◆ Collected data:
============

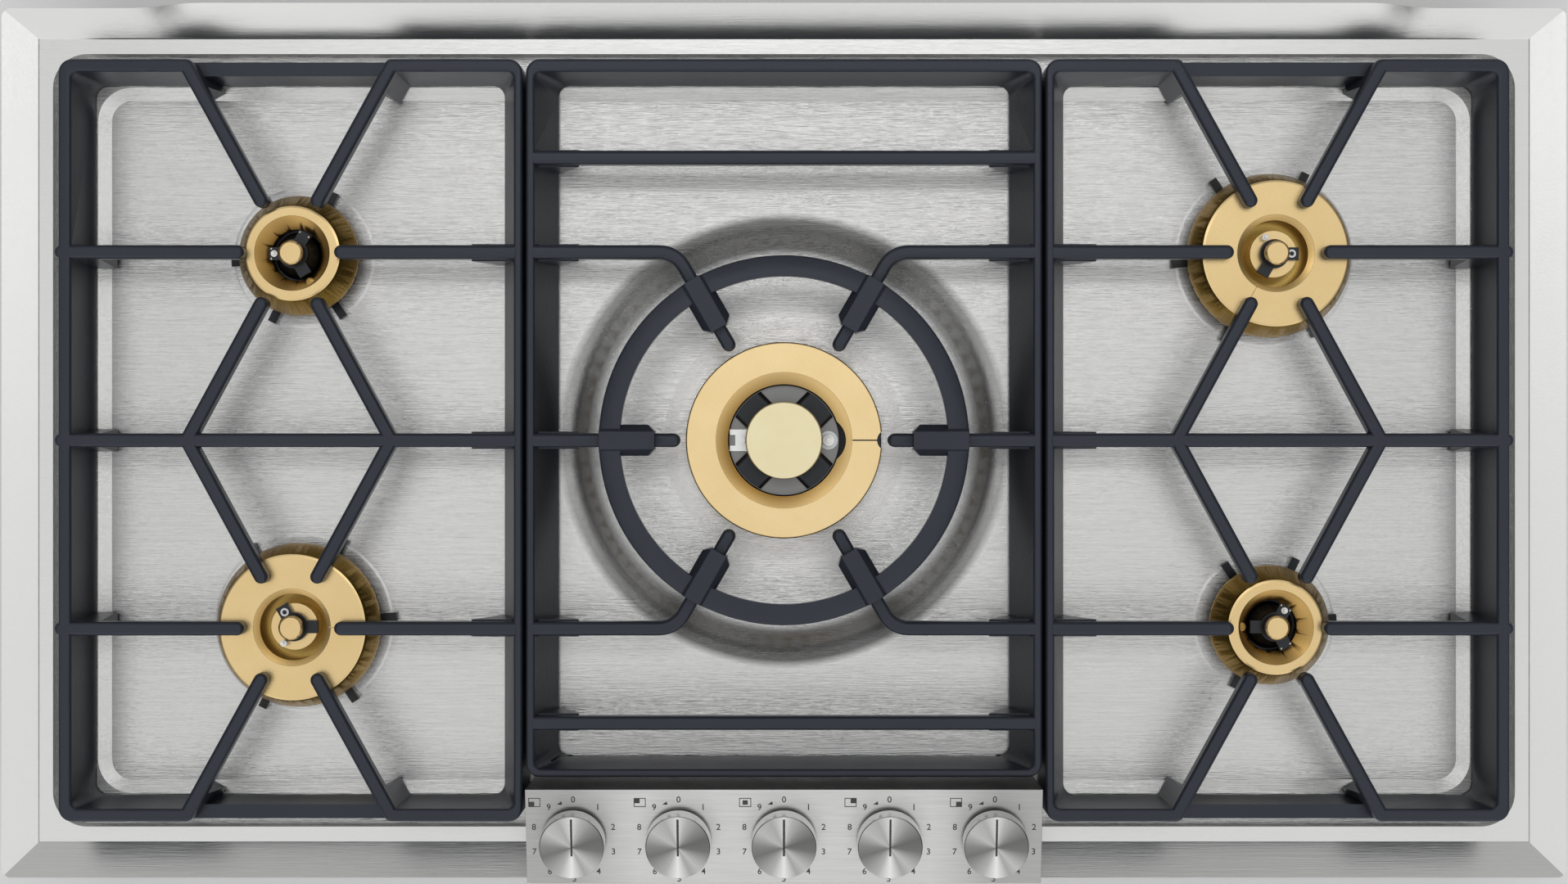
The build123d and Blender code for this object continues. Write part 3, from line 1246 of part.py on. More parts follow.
def grate_pads():
    """Rubber pads that the grates stand on, four under each grate."""
    half_width = GRATE_PAD_WIDTH / 2
    half_depth = GRATE_PAD_DEPTH / 2
    inner_x = SIDE_GRATE_X + JOINT_RAIL_TOP + half_width + GRATE_PAD_INSET
    outer_x = SIDE_GRATE_X + SIDE_GRATE_WIDTH - half_width - GRATE_PAD_INSET
    centre_x = CENTRE_GRATE_WIDTH / 2 - GRATE_PAD_INSET
    rear_y = LAYOUT_Y + GRATE_DEPTH / 2 - half_width
    front_y = LAYOUT_Y - GRATE_DEPTH / 2 + half_width
    spots = []
    for sign in (-1, 1):
        for y in (front_y, rear_y):
            spots.append((sign * outer_x, y, LEDGE_Z))
            spots.append((sign * inner_x, y, LEDGE_Z))
        spots.append((sign * centre_x, rear_y, LEDGE_Z))
        spots.append((sign * centre_x, CENTRE_GRATE_FRONT + half_depth, FLOOR_Z))
    pads = []
    for x, y, low_z in spots:
        pad = block(-half_width, half_width, -half_depth, half_depth, low_z, GRATE_BOTTOM_Z)
        pads.append(Pos(x, y, 0) * pad)
    return Compound(pads)


# --- casing and fastenings ---
def notched(width, depth, radius, low_z, wall):
    """Casing outline with the notch for the connections at the rear right corner."""
    top_z = LEDGE_Z - SHEET + CASING_LAP
    body = rounded_block(width, depth, radius, low_z, top_z, y=CASING_SHIFT_Y)
    right = CASING_WIDTH / 2
    return body - block(
        right - NOTCH_WIDTH - wall, right + 1, inlet_wall_y() + CASING_WALL - wall, CASING_REAR_Y + 1,
        -1, FLOOR_Z - SHEET - RUNNING_GAP - CASING_WALL + wall,
    )


def bottom_casing():
    """Folded bottom pan with dimples for the screws and a notch for gas and mains."""
    wall = CASING_WALL
    shell = notched(CASING_WIDTH, CASING_DEPTH, CASING_CORNER_R, 0, 0)
    shell -= notched(
        CASING_WIDTH - 2 * wall, CASING_DEPTH - 2 * wall, CASING_CORNER_R - wall, wall, wall
    )
    for x, y in cup_places():
        shell += drum(DIMPLE_R + wall, 0, DIMPLE_HEIGHT + wall, x, y)
        shell -= drum(DIMPLE_R, -1, DIMPLE_HEIGHT, x, y)
        shell -= drum(SCREW_R + 0.3, -1, DIMPLE_HEIGHT + 2, x, y)
    z = WORKTOP_Z - TUBE_DROP
    wall_y = inlet_wall_y()
    shell -= Pos(inlet_x(), wall_y, z) * Rot(90, 0, 0) * Cylinder(INLET_COLLAR_R + RUNNING_GAP, 6)
    shell -= Pos(gland_x(), wall_y, z) * Rot(90, 0, 0) * Cylinder(GLAND_R + RUNNING_GAP, 6)
    return shell


def gland_x():
    """The cable gland sits beside the gas inlet in the notch."""
    return inlet_x() - NOTCH_WIDTH / 2 + GLAND_FROM_CORNER


def cable_gland():
    """Cable gland in the notch's wall, open for a mains cable; no cable is fitted."""
    z = WORKTOP_Z - TUBE_DROP
    head_r = GLAND_R + GLAND_HEAD_OUT
    nut_r = GLAND_R + GLAND_NUT_OUT
    body = turned(
        (GLAND_BORE_R, -GLAND_HEAD), (head_r, -GLAND_HEAD), (head_r, 0), (GLAND_R, 0),
        (GLAND_R, GLAND_NUT_START), (nut_r, GLAND_NUT_START), (nut_r, GLAND_NUT_END),
        (GLAND_R, GLAND_LENGTH), (GLAND_BORE_R, GLAND_LENGTH),
    )
    return Pos(gland_x(), inlet_wall_y() - 2 * FIT, z) * Rot(-90, 0, 0) * body


def terminal_box():
    """Terminal housing standing on the casing floor in front of the gland, with its block inside."""
    x0 = gland_x() - TERMINAL_WIDTH * 2 / 3
    x1 = x0 + TERMINAL_WIDTH
    y1 = inlet_wall_y() - TERMINAL_TO_WALL
    y0 = y1 - TERMINAL_DEPTH
    top = CASING_WALL + TERMINAL_HEIGHT
    low = CASING_WALL + TERMINAL_FLOOR
    wall = TERMINAL_WALL
    box = block(x0, x1, y0, y1, CASING_WALL, top)
    box -= block(x0 + wall, x1 - wall, y0 + wall, y1 - wall, low, top + 1)
    inner = 3 * wall
    return box + block(x0 + inner, x1 - inner, y0 + 2 * inner, y1 - 2 * inner, low, top - 2 * wall)


def ignition_module():
    """Spark generator: a potted box with five outlet stubs, standing on the casing floor."""
    x = gland_x() - MODULE_FROM_GLAND
    y = CASING_REAR_Y - CASING_WALL - MODULE_FROM_REAR - MODULE_DEPTH / 2
    top = CASING_WALL + MODULE_HEIGHT
    box = rounded_block(MODULE_WIDTH, MODULE_DEPTH, MODULE_CORNER_R, CASING_WALL, top, x, y)
    for place in range(-2, 3):
        box += drum(
            MODULE_STUB_R, top, top + MODULE_STUB, x + MODULE_STUB_PITCH * place,
            y + MODULE_STUB_SHIFT,
        )
    return box


def casing_screws():
    """Screws through the casing into the burner cups."""
    low = DIMPLE_HEIGHT
    screw = drum(SCREW_HEAD_R, low - SCREW_HEAD, low) + drum(SCREW_R, low, low + SCREW_LENGTH - 1)
    return Compound([Pos(x, y, 0) * screw for x, y in cup_places()])


def clamp_bracket():
    """Sheet bracket against the casing's right wall, with a foot for the clamp screw."""
    wall_x = CASING_WIDTH / 2
    half = CLAMP_WIDTH / 2
    foot_x = wall_x + CLAMP_SHEET + CLAMP_REACH
    bracket = block(wall_x, wall_x + CLAMP_SHEET, -half, half, CLAMP_LOW_Z, CLAMP_HIGH_Z)
    bracket += block(wall_x, foot_x, -half, half, CLAMP_LOW_Z, CLAMP_LOW_Z + CLAMP_SHEET)
    return bracket - drum(SCREW_R + FIT, CLAMP_LOW_Z - 1, CLAMP_LOW_Z + 4, clamp_screw_x())


def clamp_screw_x():
    """Across the cooktop, the axis of the right-hand clamp screws."""
    return CASING_WIDTH / 2 + CLAMP_SHEET + CLAMP_REACH / 2


def clamp_screw():
    """Clamp screw that presses up against the worktop."""
    x = clamp_screw_x()
    low = CLAMP_LOW_Z - CLAMP_SCREW_DROP
    head_top = low + CLAMP_SCREW_HEAD
    head = drum(SCREW_HEAD_R, low, head_top, x)
    return head + drum(SCREW_R, head_top, WORKTOP_Z - WORKTOP_THICKNESS, x)


def four_corners(piece):
    """The piece at the four clamp places."""
    right = [Pos(0, sign * CLAMP_Y + CASING_SHIFT_Y, 0) * piece for sign in (-1, 1)]
    return Compound(right + [mirror(one, about=Plane.YZ) for one in right])


# --- all nodes ---
def build():
    """Every node's shape by its name."""
    nodes = {
        "top_tray": top_tray(),
        "rim_seal": rim_seal(),
        "control_panel": control_panel(),
        "bottom_casing": bottom_casing(),
        "clamp_brackets": four_corners(clamp_bracket()),
        "clamp_screws": four_corners(clamp_screw()),
        "casing_screws": casing_screws(),
        "grate_pads": grate_pads(),
        "gas_manifold": gas_manifold(),
        "gas_feed_pipe": gas_feed(),
        "gas_inlet": gas_inlet(),
        "gas_tubes": gas_tubes(),
        "tap_bodies": tap_bodies(),
        "panel_bushes": panel_bushes(),
        "switch_strip": switch_strip(),
        "injectors": injectors(),
        "igniters": igniters(),
        "wok_flame_sensor": wok_flame_sensor(),
        "ignition_module": ignition_module(),
        "terminal_box": terminal_box(),
        "cable_gland": cable_gland(),
        "wok_burner_cup": wok_burner_cup(),
        "wok_plate": wok_plate(),
        "wok_bridge": wok_bridge(),
        "wok_flame_ring": wok_flame_ring(),
        "wok_cap": wok_cap(),
        "grate_right": side_grate(),
        "grate_centre": centre_grate(),
        "wok_ring": wok_ring(),
    }
    nodes["grate_left"] = mirror(nodes["grate_right"], about=Plane.YZ)
    bridges = []
    inner = []
    for name, (x, y, size) in SIDE_BURNERS.items():
        place = Pos(x, y, 0)
        nodes["burner_cup_" + name] = burner_cup(x, y, size)
        turn = Rot(0, 0, PIN_ANGLES[name] + ARM_TURN)
        nodes["flame_ring_" + name] = place * turn * side_flame_ring(size)
        nodes["burner_cap_" + name] = place * burner_cap()
        bridges.append(place * burner_bridge(name, size))
        if size == "large":
            inner.append(place * inner_flame_ring())
    nodes["burner_bridges"] = Compound(bridges)
    nodes["inner_flame_rings"] = Compound(inner)
    for number, x in enumerate(KNOB_X, start=1):
        place = tap_place(x)
        nodes[f"tap_plug_{number}"] = place * tap_plug()
        nodes[f"spindle_{number}"] = place * spindle()
        nodes[f"knob_{number}"] = place * knob()
    return nodes


os.makedirs("parts", exist_ok=True)
for node_name, shape in build().items():
    export_step(shape, f"parts/{node_name}.step")
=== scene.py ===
import json
import math

import bmesh
import bpy
from mathutils import Matrix, Vector


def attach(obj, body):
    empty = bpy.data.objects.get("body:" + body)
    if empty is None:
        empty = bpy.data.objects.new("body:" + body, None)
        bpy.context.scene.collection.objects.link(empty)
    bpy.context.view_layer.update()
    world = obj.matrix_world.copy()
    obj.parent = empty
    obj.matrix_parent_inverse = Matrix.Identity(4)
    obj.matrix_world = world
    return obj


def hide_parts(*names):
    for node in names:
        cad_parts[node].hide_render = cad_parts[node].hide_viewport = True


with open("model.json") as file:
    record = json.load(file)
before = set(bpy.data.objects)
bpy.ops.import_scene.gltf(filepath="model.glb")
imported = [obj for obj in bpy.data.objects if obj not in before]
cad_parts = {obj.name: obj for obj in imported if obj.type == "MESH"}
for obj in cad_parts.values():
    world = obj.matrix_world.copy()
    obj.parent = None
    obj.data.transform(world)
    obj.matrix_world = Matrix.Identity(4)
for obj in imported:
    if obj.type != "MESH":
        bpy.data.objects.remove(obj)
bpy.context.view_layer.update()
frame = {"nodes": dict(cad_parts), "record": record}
MM = 0.001

# Heights in metres above the underside of the casing.
WORKTOP = 58 * MM
CREASE = WORKTOP + 2 * MM
BAND_LOW = CREASE - 3 * MM
WELL_LOW = WORKTOP - 14 * MM
BRIDGE_TOP = WORKTOP + 18 * MM
WOK_PLATE_TOP = WORKTOP + 11.5 * MM
WOK_BRASS_FOOT = WORKTOP + 4 * MM
WOK_BRASS_TOP = WORKTOP + 25 * MM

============

◆ Given exercise:
Filter for "body". Return all lines that hold it.

◆ Solved exercise:
    body = rounded_block(width, depth, radius, low_z, top_z, y=CASING_SHIFT_Y)
    return body - block(
    body = turned(
    return Pos(gland_x(), inlet_wall_y() - 2 * FIT, z) * Rot(-90, 0, 0) * body
def attach(obj, body):
    empty = bpy.data.objects.get("body:" + body)
        empty = bpy.data.objects.new("body:" + body, None)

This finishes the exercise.